1° When art draws from life
The Austrian composer Alexander Zemlinsky was one of the central figures in the musical life of the early twentieth century, despite the fact that he always stood in the shadow of other great composers. He was Arnold Schoenberg's teacher and lifelong friend, while Alban Berg also belonged to his circle of friends. A passionate relationship with Alma Schindler, who later married Gustav Mahler among others, was one of the reasons for Zemlinsky's interest in the story of Der Zwerg. Zemlinsky wrote some nine operas and numerous other compositions, including the Lyric Symphony and Die Seejungfrau. Despite his conversion to Protestantism in 1906, his Jewish descent forced him to flee Austria to America in 1938. There, his career was cut short and his fragile health put an end to his composition work. He died of pneumonia in 1942.
The dwarf must represent something spiritual: of every man towards every woman; his ugliness must be taken very generally as an image for every feeling of inferiority…
2° A Wildean Tragedy
The libretto of Der Zwerg is based on a literary fairy tale by Oscar Wilde, The Birthday of the Infanta from 1891. Zemlinsky had already shown an interest in Wilde's work: Eine Florentinische Tragödie (1917) was also based on a fragment of the Irish author's drama. The choice of Der Zwerg came from the young lyricist Georg Klaren (1900-1962), who proposed the theme, among others, to Zemlinsky. Georg C. Klaren was captivated quite early by the then modern views on the human psyche and sexuality. Based on this fascination and knowledge, he made a free adaptation of Wilde's fairy tale. Klaren later made a career as a film scriptwriter and director and realised, among other things, the first film adaptation of Büchner's Woyzeck/Wozzeck.
3° Un/recognisable in the mirror
For Der Zwerg, the initial misrecognition and later recognition of the main character in his own reflection is the great tragic moment. The mirror as a central element in self-recognition and the formation of human identity was elaborated in psychoanalysis mainly by Jacques Lacan (1901-1981). He points to the fact that in the mirror image we identify with an image that is given to us from outside, by the mirror. In this way, we are always to some extent alienated from our self-image. We are, as the poet Rimbaud once put it, always another: ‘Je est un autre’.
One knows oneself as a person very poorly - As a young man, I once saw in the street a face in profile that was most unpleasant and distasteful to me. I was not a little shocked when I realised that it was my own face, which I had observed in a mirror image formed by two mirrors facing each other.
4° Austria’s most peculiar philosopher
‘Through love I want to find myself in some way, instead of continuing to search and to strive, I want to receive from the hand of a like-minded person nothing less and nothing but myself, I want from him - myself!’

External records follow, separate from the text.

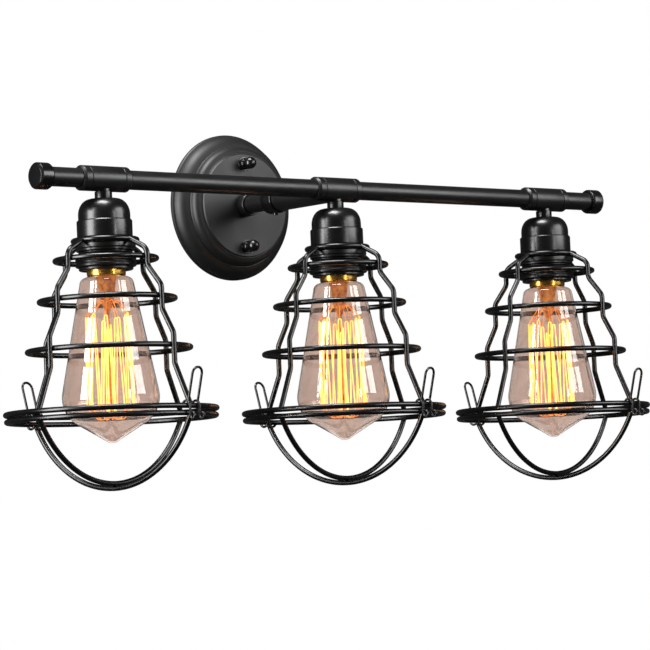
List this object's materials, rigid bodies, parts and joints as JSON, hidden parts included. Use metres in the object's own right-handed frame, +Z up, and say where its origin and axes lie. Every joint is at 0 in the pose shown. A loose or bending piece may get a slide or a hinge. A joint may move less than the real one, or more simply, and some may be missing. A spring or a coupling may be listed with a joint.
{
  "type": "vanity light bar",
  "caption": "Wall-mounted vanity light: a round canopy and arm carry a horizontal bar with hanging sockets, tapered lamps and wire cages that open below.",
  "frame": {"origin": "centre of the canopy's back face, on the wall", "axes": "+Y into the wall, +X along the bar, +Z up"},
  "size_m": [0.5406, 0.1975, 0.2596],
  "materials": {
    "black_steel": "satin black powder coat",
    "gloss_black": "gloss black enamel",
    "wire_black": "semi-gloss black lacquer",
    "phenolic": "moulded black phenolic",
    "zinc_steel": "zinc plated",
    "ground_green": "green dyed zinc",
    "connector_plastic": "moulded",
    "nickel_brass": "nickel plated",
    "lead_insulation": "flexible insulation",
    "tinted_glass": "clear, faint amber tint",
    "lamp_brass": "bright",
    "solder": "solder on glass insulator",
    "filament": "glowing carbon filament on a glass stem"
  },
  "bodies": {
    "fixture": {"canopy": "black_steel", "wall_bracket": "zinc_steel", "mounting_studs": "zinc_steel", "cap_nut_washers": "black_steel", "cap_nuts": "gloss_black", "ground_screw": "ground_green", "wire_connectors": "connector_plastic", "arm_tube": "black_steel", "arm_base_collar": "black_steel", "arm_lock_collar": "black_steel", "collar_set_screw": "black_steel", "arm_sleeve": "black_steel", "left_coupler": "black_steel", "middle_coupler": "black_steel", "right_coupler": "black_steel", "left_bar_tube": "black_steel", "right_bar_tube": "black_steel", "left_stub_tube": "black_steel", "right_stub_tube": "black_steel", "left_end_cap": "black_steel", "right_end_cap": "black_steel", "nipples": "black_steel", "lock_nuts": "zinc_steel", "ring_nuts": "phenolic", "screw_shells": "nickel_brass", "centre_contacts": "nickel_brass", "hinge_clips": "wire_black", "left_leads": "lead_insulation", "middle_leads": "lead_insulation", "right_leads": "lead_insulation", "left_socket_cap": "gloss_black", "left_socket_shell": "gloss_black", "left_lampholder": "phenolic", "left_cage": "wire_black", "middle_socket_cap": "gloss_black", "middle_socket_shell": "gloss_black", "middle_lampholder": "phenolic", "middle_cage": "wire_black", "right_socket_cap": "gloss_black", "right_socket_shell": "gloss_black", "right_lampholder": "phenolic", "right_cage": "wire_black"},
    "left_guard": {"left_guard": "wire_black"},
    "left_latch": {"left_latch_clip": "wire_black"},
    "left_bulb_travel": {"left_bulb_contact": "solder"},
    "left_bulb": {"left_bulb_base": "lamp_brass", "left_bulb_glass": "tinted_glass", "left_bulb_filament": "filament"},
    "middle_guard": {"middle_guard": "wire_black"},
    "middle_latch": {"middle_latch_clip": "wire_black"},
    "middle_bulb_travel": {"middle_bulb_contact": "solder"},
    "middle_bulb": {"middle_bulb_base": "lamp_brass", "middle_bulb_glass": "tinted_glass", "middle_bulb_filament": "filament"},
    "right_guard": {"right_guard": "wire_black"},
    "right_latch": {"right_latch_clip": "wire_black"},
    "right_bulb_travel": {"right_bulb_contact": "solder"},
    "right_bulb": {"right_bulb_base": "lamp_brass", "right_bulb_glass": "tinted_glass", "right_bulb_filament": "filament"}
  },
  "joints": [
    {"name": "left_guard_hinge", "type": "hinge", "parent": "fixture", "child": "left_guard", "pos_m": [-0.21332, -0.05361, -0.159], "axis": [0.9781, 0.2079, 0], "range_deg": [0, 85]},
    {"name": "left_latch_pivot", "type": "hinge", "parent": "fixture", "child": "left_latch", "pos_m": [-0.18456, -0.18893, -0.1543], "axis": [-0.9781, -0.2079, 0], "range_deg": [0, 32], "stiffness_Nm_per_rad": 0.01, "springref_deg": -11.46},
    {"name": "left_bulb_travel", "type": "slide", "parent": "fixture", "child": "left_bulb_travel", "axis": [0, 0, -1], "range_m": [0, 0.018]},
    {"name": "left_bulb_turn", "type": "hinge", "parent": "left_bulb_travel", "child": "left_bulb", "pos_m": [-0.199, -0.121, -0.05], "axis": [0, 0, -1], "range_deg": [0, 1785.12]},
    {"name": "middle_guard_hinge", "type": "hinge", "parent": "fixture", "child": "middle_guard", "pos_m": [-0.01432, -0.05361, -0.159], "axis": [0.9781, 0.2079, 0], "range_deg": [0, 85]},
    {"name": "middle_latch_pivot", "type": "hinge", "parent": "fixture", "child": "middle_latch", "pos_m": [0.01444, -0.18893, -0.1543], "axis": [-0.9781, -0.2079, 0], "range_deg": [0, 32], "stiffness_Nm_per_rad": 0.01, "springref_deg": -11.46},
    {"name": "middle_bulb_travel", "type": "slide", "parent": "fixture", "child": "middle_bulb_travel", "axis": [0, 0, -1], "range_m": [0, 0.018]},
    {"name": "middle_bulb_turn", "type": "hinge", "parent": "middle_bulb_travel", "child": "middle_bulb", "pos_m": [0, -0.121, -0.05], "axis": [0, 0, -1], "range_deg": [0, 1785.12]},
    {"name": "right_guard_hinge", "type": "hinge", "parent": "fixture", "child": "right_guard", "pos_m": [0.18468, -0.05361, -0.159], "axis": [0.9781, 0.2079, 0], "range_deg": [0, 85]},
    {"name": "right_latch_pivot", "type": "hinge", "parent": "fixture", "child": "right_latch", "pos_m": [0.21344, -0.18893, -0.1543], "axis": [-0.9781, -0.2079, 0], "range_deg": [0, 32], "stiffness_Nm_per_rad": 0.01, "springref_deg": -11.46},
    {"name": "right_bulb_travel", "type": "slide", "parent": "fixture", "child": "right_bulb_travel", "axis": [0, 0, -1], "range_m": [0, 0.018]},
    {"name": "right_bulb_turn", "type": "hinge", "parent": "right_bulb_travel", "child": "right_bulb", "pos_m": [0.199, -0.121, -0.05], "axis": [0, 0, -1], "range_deg": [0, 1785.12]}
  ],
  "couplings": [
    {"joint": "left_bulb_travel", "follows": "left_bulb_turn", "m_per_rad": 0.00057773},
    {"joint": "middle_bulb_travel", "follows": "middle_bulb_turn", "m_per_rad": 0.00057773},
    {"joint": "right_bulb_travel", "follows": "right_bulb_turn", "m_per_rad": 0.00057773}
  ]
}
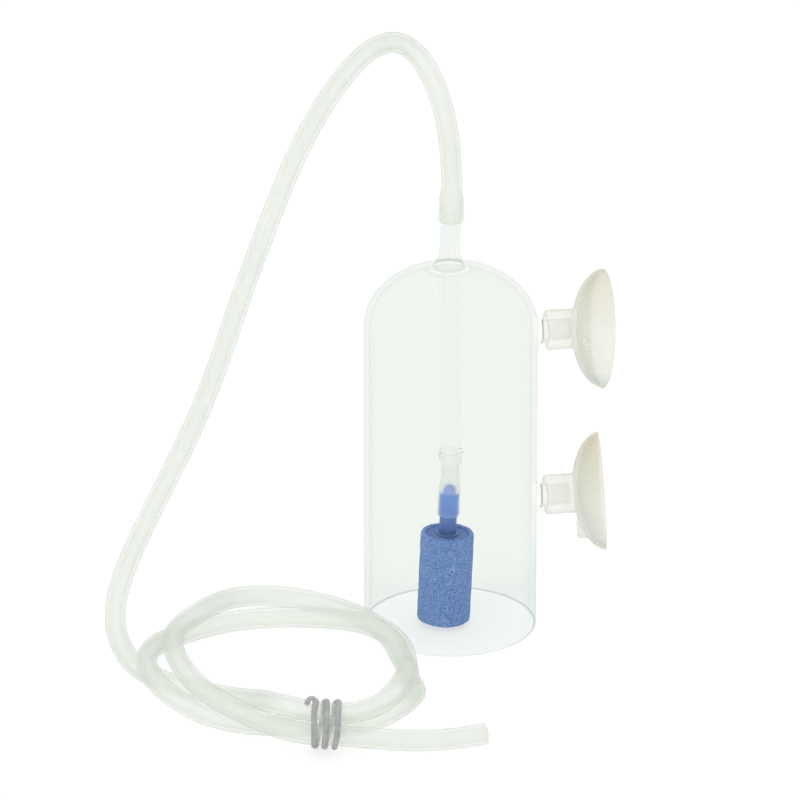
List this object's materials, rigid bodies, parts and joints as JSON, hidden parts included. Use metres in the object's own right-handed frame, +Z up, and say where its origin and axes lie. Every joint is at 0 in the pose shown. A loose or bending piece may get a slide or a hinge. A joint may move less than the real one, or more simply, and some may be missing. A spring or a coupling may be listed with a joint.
{
  "type": "aquarium carbon dioxide diffuser",
  "caption": "Domed glass bell with an air stone on an inner glass tube, suction cups on glass pegs, and a silicone supply hose laid in tied loops.",
  "frame": {"origin": "on the surface that the bell's rim stands on, halfway between the bell's far side and the cups' rims, in the middle of the bell's width", "axes": "+Z up along the bell, +X along the pegs towards the tank wall that the cups hold on to, -Y the side where the hose's loops lie"},
  "size_m": [0.1458, 0.1338, 0.1731],
  "materials": {
    "borosilicate_glass": "clear, drawn and fused glass, faint green edges",
    "cup_silicone": "translucent warm white moulded silicone, satin",
    "hose_silicone": "translucent milky extruded silicone, satin",
    "blue_plastic": "bright blue moulded plastic, satin",
    "blue_mineral": "blue bonded mineral grains, matt and porous",
    "grey_plastic": "thin grey coat on wire, satin",
    "steel_wire": "thin soft wire, bare at its cut ends"
  },
  "bodies": {
    "bell": {"glass_bell": "borosilicate_glass", "inlet_tube": "borosilicate_glass", "upper_peg": "borosilicate_glass", "lower_peg": "borosilicate_glass", "sleeve_upper_half": "hose_silicone", "hose_mouth": "hose_silicone", "supply_hose": "hose_silicone", "twist_tie_coat": "grey_plastic", "twist_tie_wire": "steel_wire"},
    "upper_cup": {"upper_suction_cup": "cup_silicone"},
    "lower_cup": {"lower_suction_cup": "cup_silicone"},
    "stone": {"sleeve_lower_half": "hose_silicone", "stone_stem": "blue_plastic", "air_stone": "blue_mineral"}
  },
  "joints": [
    {"name": "upper_cup_swivel", "type": "hinge", "parent": "bell", "child": "upper_cup", "pos_m": [0.02115, 0, 0.0895], "axis": [1, 0, 0], "continuous": true},
    {"name": "lower_cup_swivel", "type": "hinge", "parent": "bell", "child": "lower_cup", "pos_m": [0.02115, 0, 0.038], "axis": [1, 0, 0], "continuous": true},
    {"name": "stone_swing", "type": "hinge", "parent": "bell", "child": "stone", "pos_m": [-0.00985, 0, 0.0467], "axis": [0, 1, 0], "range_deg": [-12, 12], "stiffness_Nm_per_rad": 0.009, "springref_deg": 0.92}
  ]
}
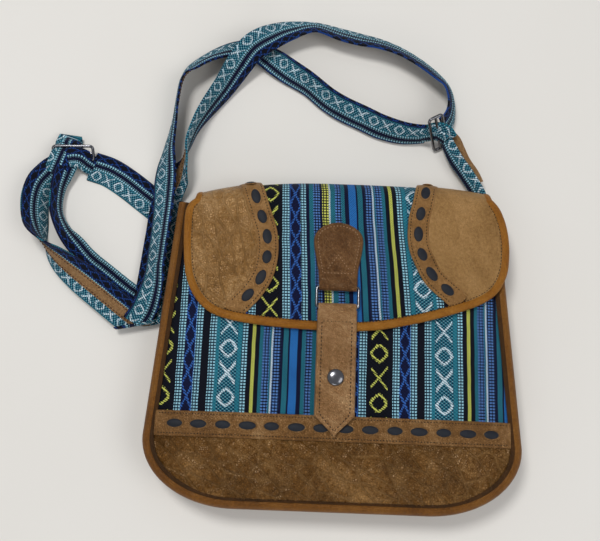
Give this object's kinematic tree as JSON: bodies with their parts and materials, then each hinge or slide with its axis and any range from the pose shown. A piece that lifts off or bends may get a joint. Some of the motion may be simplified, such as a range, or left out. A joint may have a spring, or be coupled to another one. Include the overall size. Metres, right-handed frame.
{
  "type": "leather and woven flap satchel",
  "caption": "Flap satchel of patterned woven cotton and leather, with laced leather corners, piped seams, a ring-and-snap closure strap and a webbing shoulder strap.",
  "frame": {"origin": "the middle of the bag's flat back, halfway between its sides and 124 mm above its bottom seam, on the surface that the back lies on", "axes": "+X to the right in the picture, +Y from the bottom seam to the top fold, +Z out of the front panel and flap"},
  "size_m": [0.3948, 0.4057, 0.0483],
  "materials": {
    "panel_leather": "soft brown leather, creased",
    "corner_leather": "pebbled mid-brown leather",
    "tan_leather": "smooth tan leather",
    "closure_leather": "firm brown leather with stitching",
    "woven_cotton": "striped jacquard cotton in navy, teal and yellow",
    "woven_webbing": "jacquard webbing with a leather strip on its back",
    "navy_suede": "matt suede lace",
    "cotton_lining": "plain brown cotton",
    "nickel": "polished nickel plate"
  },
  "bodies": {
    "bag": {"back_panel": "panel_leather", "gusset": "panel_leather", "front_bottom_leather": "panel_leather", "front_lace_band": "panel_leather", "front_lace": "navy_suede", "front_cloth": "woven_cotton", "top_cloth": "woven_cotton", "front_piping": "tan_leather", "back_piping": "tan_leather", "lining": "cotton_lining", "snap_stud": "nickel", "short_strap_left": "woven_webbing", "short_strap_right": "woven_webbing", "long_strap_a_lower": "woven_webbing", "long_strap_a_upper": "woven_webbing", "long_strap_b_lower": "woven_webbing", "long_strap_b_upper": "woven_webbing", "slider_left": "nickel", "slider_right": "nickel"},
    "flap": {"flap_cloth": "woven_cotton", "flap_lining": "cotton_lining", "flap_binding": "tan_leather", "flap_corner_left": "corner_leather", "flap_corner_right": "corner_leather", "flap_lace_band_left": "corner_leather", "flap_lace_band_right": "corner_leather", "flap_lace_left": "navy_suede", "flap_lace_right": "navy_suede", "closure_tab": "closure_leather"},
    "ring": {"ring": "nickel"},
    "closure_strap": {"closure_strap": "closure_leather", "snap_cap": "nickel", "snap_socket": "nickel"}
  },
  "joints": [
    {"name": "flap_hinge", "type": "hinge", "parent": "bag", "child": "flap", "pos_m": [0, 0.125, 0.0268], "axis": [-1, 0, 0], "range_deg": [0, 120]},
    {"name": "ring_swivel", "type": "hinge", "parent": "flap", "child": "ring", "pos_m": [0.0004, 0.041, 0.0426], "axis": [-1, 0, 0], "range_deg": [0, 45]},
    {"name": "closure_strap_hinge", "type": "hinge", "parent": "ring", "child": "closure_strap", "pos_m": [0.0004, 0.0258, 0.0426], "axis": [-1, 0, 0], "range_deg": [0, 50]}
  ]
}
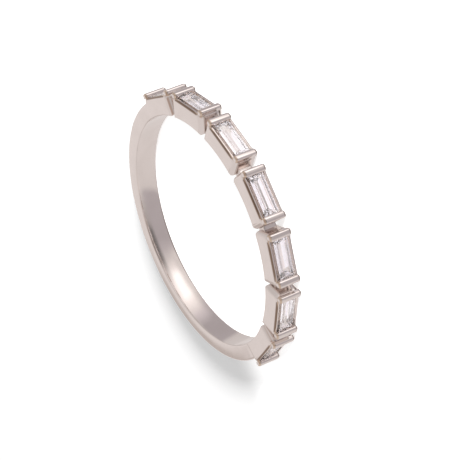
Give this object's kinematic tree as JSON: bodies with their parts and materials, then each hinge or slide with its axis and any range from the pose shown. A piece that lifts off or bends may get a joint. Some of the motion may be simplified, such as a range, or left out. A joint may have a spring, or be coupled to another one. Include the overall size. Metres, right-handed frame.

This is how one of Austria's most peculiar philosophers, Otto Weininger, characterised the human search for love in his successful but particularly controversial book Geschlecht und Charakter (Sex and Character). The librettist Georg Klaren was fascinated by Weininger and incorporated some of his ideas into his own work, including Der Zwerg. Zemlinsky too, in all likelihood, read Weininger's book and was fascinated by the psychological ideas that Klaren derived from the latter for the libretto.
5° A view through the lens: from film to opera
Dutch film and theatre director Nanouk Leopold (Rotterdam, 1968) makes her opera debut with Der Zwerg. Her first film Îles Flottantes (2000) competed for the Tiger Award of the Rotterdam Film Festival, her second film Guernsey (2005) won two Golden Calfs and was selected for the Cannes Film Festival. Her three following films Wolfsbergen (2007), Brownian Movement (2010) and Boven is het stil (2013) were selected for the Berlin film festival and won several awards at international film festivals. In 2017, she also made her debut as a stage director at Internationaal Theater Amsterdam. In contrast to the penetrating realism of her films, in her direction of Der Zwerg she goes to the power of abstraction and the tension relationship between the live actors and film projections on the stage.